Kind of involved, but this works!
One Slight Complication…
I did have some problems, when playing with HA for the API. I had rebooted the control plane node that was actively providing the API. Kube-vip did its job, and IPVS redirected API requests to another control plane node that was “elected” as the new leader. All good so far.
However, when that control plane node came back up, it would appear in the “kubectl get node” output, but showed as “NotReady”, and it never seemed to become ready. It appeared that the network was not ready, and the calico-node pod was showing an error. I played around a bit, but couldn’t seem to clear the error.

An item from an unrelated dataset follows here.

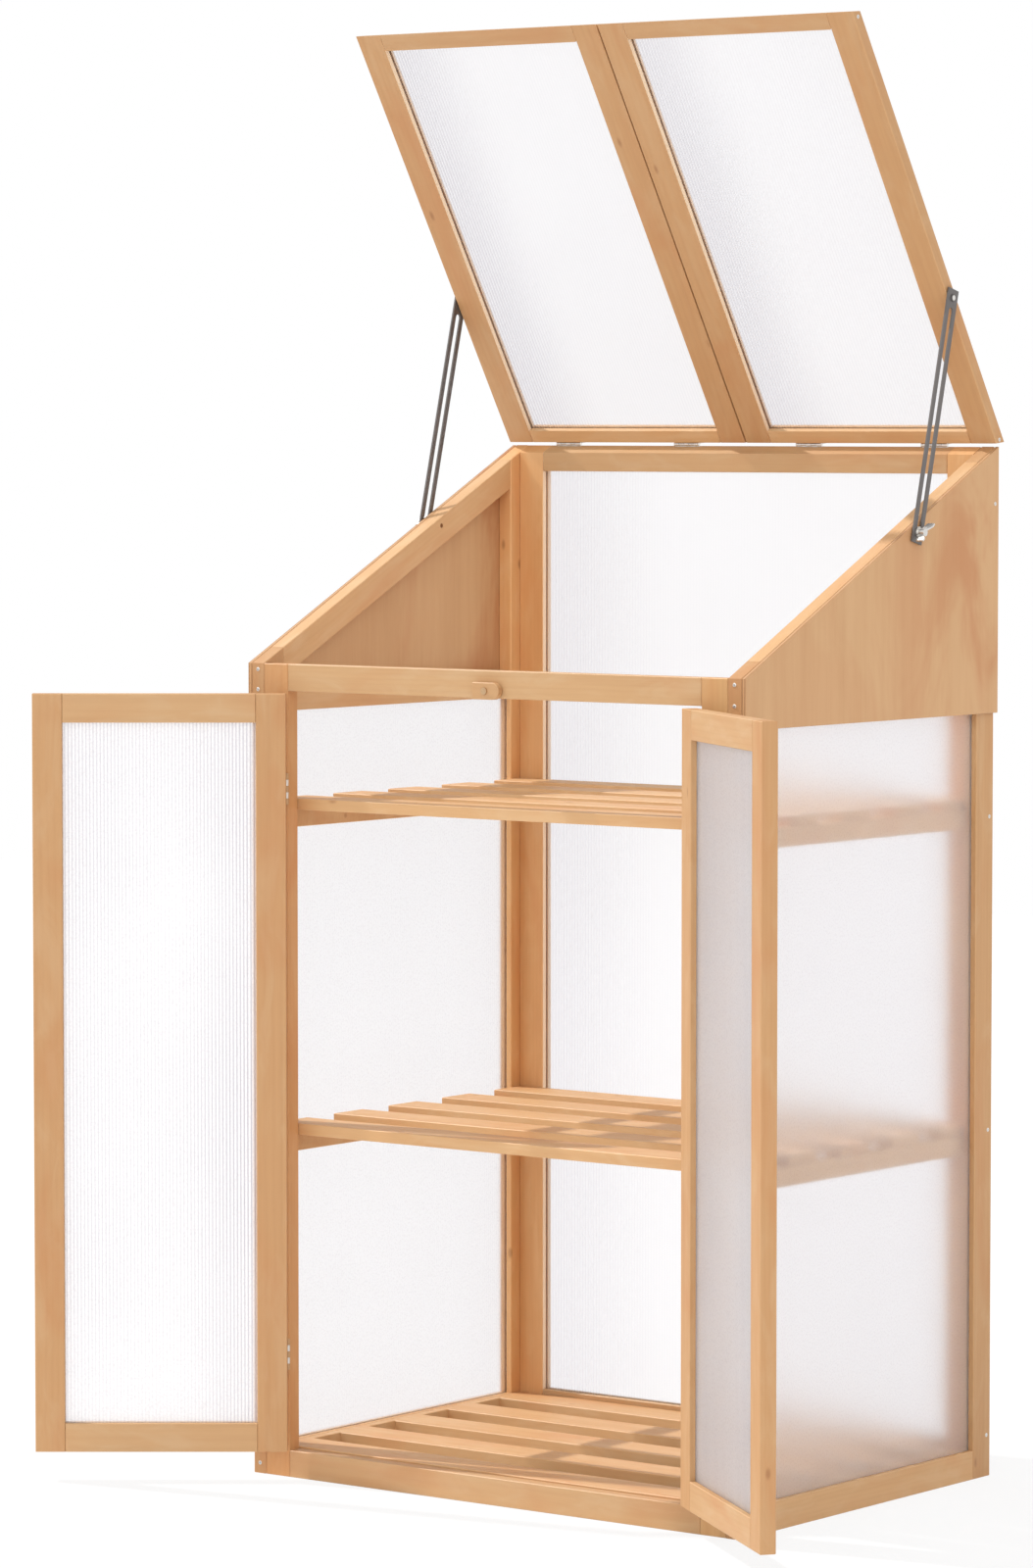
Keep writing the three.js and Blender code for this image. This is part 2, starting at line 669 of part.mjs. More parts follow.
function turnButton() {
  const half = buttonHeight / 2;
  const shape = new THREE.Shape();
  shape.moveTo(-buttonShortEnd, -half);
  shape.lineTo(buttonLongEnd - half, -half);
  shape.absarc(buttonLongEnd - half, 0, half, -Math.PI / 2, Math.PI / 2, false);
  shape.lineTo(-buttonShortEnd, half);
  const settings = {
    depth: buttonThickness - arris * 2,
    bevelThickness: arris,
    bevelSize: arris,
    bevelOffset: -arris,
    bevelSegments: 1,
    curveSegments: roundEndSides,
  };
  const block = new THREE.ExtrudeGeometry(shape, settings).translate(0, 0, arris);
  const backY = frontY - buttonGap;
  const bore = rod(buttonScrewRadius + boreSlack, buttonThickness * 2 + overrun, screwSides);
  const placed = upright(block, 0);
  const mesh = piece("turn_button", cut(placed, bore), "timber");
  mesh.position.set(0, backY, buttonZ);
  const headY = backY - buttonThickness - fit;
  const shankEnd = frontY + buttonScrewDepth - fit;
  const shank = rod(buttonScrewRadius, shankEnd - headY, screwSides);
  shank.translate(0, (shankEnd + headY) / 2, 0);
  const head = rod(buttonScrewHeadRadius, buttonScrewHeadHeight, screwSides);
  head.translate(0, headY - buttonScrewHeadHeight / 2 + fit / 2, 0);
  const screw = piece("turn_button_screw", join(shank, head), "brightSteel");
  screw.position.set(0, 0, buttonZ);
  return [mesh, screw];
}

const greenhouse = new THREE.Group();
for (const [side, word] of [[-1, "left"], [1, "right"]]) {
  greenhouse.add(...sideFrame(side, word));
  greenhouse.add(door(side, word), ...fixedDoorLeaves(side, word));
  greenhouse.add(lid(side, word), wingScrew(side, word));
}
greenhouse.add(...frontFrame(), ...backFrame(), ...fixedLidLeaves());
shelfNames.forEach((name, tier) => {
  greenhouse.add(shelf(name, bottomShelfTop + tier * shelfPitch));
});
greenhouse.add(...turnButton());

export default greenhouse;
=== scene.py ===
import json
import math
import random

import bmesh
import bpy
from mathutils import Matrix, Vector


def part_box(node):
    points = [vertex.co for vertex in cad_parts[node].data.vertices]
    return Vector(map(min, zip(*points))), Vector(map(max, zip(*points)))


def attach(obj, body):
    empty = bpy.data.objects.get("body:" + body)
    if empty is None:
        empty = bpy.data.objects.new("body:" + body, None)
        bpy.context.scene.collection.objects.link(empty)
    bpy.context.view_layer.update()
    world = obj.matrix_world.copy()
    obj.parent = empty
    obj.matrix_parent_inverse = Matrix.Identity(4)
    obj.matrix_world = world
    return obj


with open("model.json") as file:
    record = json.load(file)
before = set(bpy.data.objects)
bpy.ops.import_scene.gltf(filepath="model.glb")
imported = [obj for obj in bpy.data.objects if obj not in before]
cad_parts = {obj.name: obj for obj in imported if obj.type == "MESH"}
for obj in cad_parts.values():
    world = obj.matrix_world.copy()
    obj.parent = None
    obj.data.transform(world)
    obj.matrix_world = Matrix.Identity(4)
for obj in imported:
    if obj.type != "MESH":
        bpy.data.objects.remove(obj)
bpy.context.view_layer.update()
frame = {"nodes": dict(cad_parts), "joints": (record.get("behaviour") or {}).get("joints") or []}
scene = bpy.context.scene
nodes = frame["nodes"]
joints = {joint["name"]: joint for joint in frame["joints"]}
print("frame loaded:", len(nodes), "nodes")


# a place or a way in metres, from millimetres
def mm(*values):
    return Vector([value / 1000 for value in values])


upward = Vector((0, 0, 1))
rightward = Vector((1, 0, 0))
backward = Vector((0, 1, 0))
level = Matrix.Identity(3)


# an sRGB colour, 0 to 255, as a shader wants it
def tone(red, green, blue):
    return tuple(((c / 255 + 0.055) / 1.055) ** 2.4 for c in (red, green, blue))


# a shader socket that plain expressions can add, multiply and compare
class Flow:
    def __init__(self, kit, socket):
        self.kit = kit
        self.socket = socket

    def calc(self, operation, *values):
        sockets = dict(enumerate(values))
        return self.kit.node("Math", {"operation": operation}, sockets)

    def __add__(self, other):
        return self.calc("ADD", self, other)

    def __radd__(self, other):
        return self.calc("ADD", other, self)

    def __sub__(self, other):
        return self.calc("SUBTRACT", self, other)

    def __rsub__(self, other):
        return self.calc("SUBTRACT", other, self)

    def __mul__(self, other):
        return self.calc("MULTIPLY", self, other)

    def __rmul__(self, other):
        return self.calc("MULTIPLY", other, self)

    def __pow__(self, other):
        return self.calc("POWER", self, other)

    def __abs__(self):
        return self.calc("ABSOLUTE", self)

    # 0 to 1 and back once in each turn
    def wave(self):
        return 0.5 + 0.5 * self.calc("SINE", self)

    def either(self, other):
        return self.calc("MAXIMUM", self, other)

    # 0 below low and 1 above high, or the other way round, with a soft step between
    def step(self, low, high):
        sockets = {"Value": self, "From Min": low, "From Max": high}
        return self.kit.node("MapRange", {"interpolation_type": "SMOOTHSTEP"}, sockets)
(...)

One thing I did was a Kubespray upgrade-cluster.yml with the –limit argument, specifying the node and one of the other control plane nodes (so that control plane “facts” were specified). The kube-vip pod for the node was still failing with a connection refused error. On the node, I stopped/removed the kube-apiserver container and then kube-vip container, and then kube-vip no longer had any errors.
The only thing was that ipvsadm on the node, did not show a load balancing entry for the VIP, and the other two control plane nodes only had their IPs in the load balancing entry for the VIP. I didn’t try rebooting another control-plane node.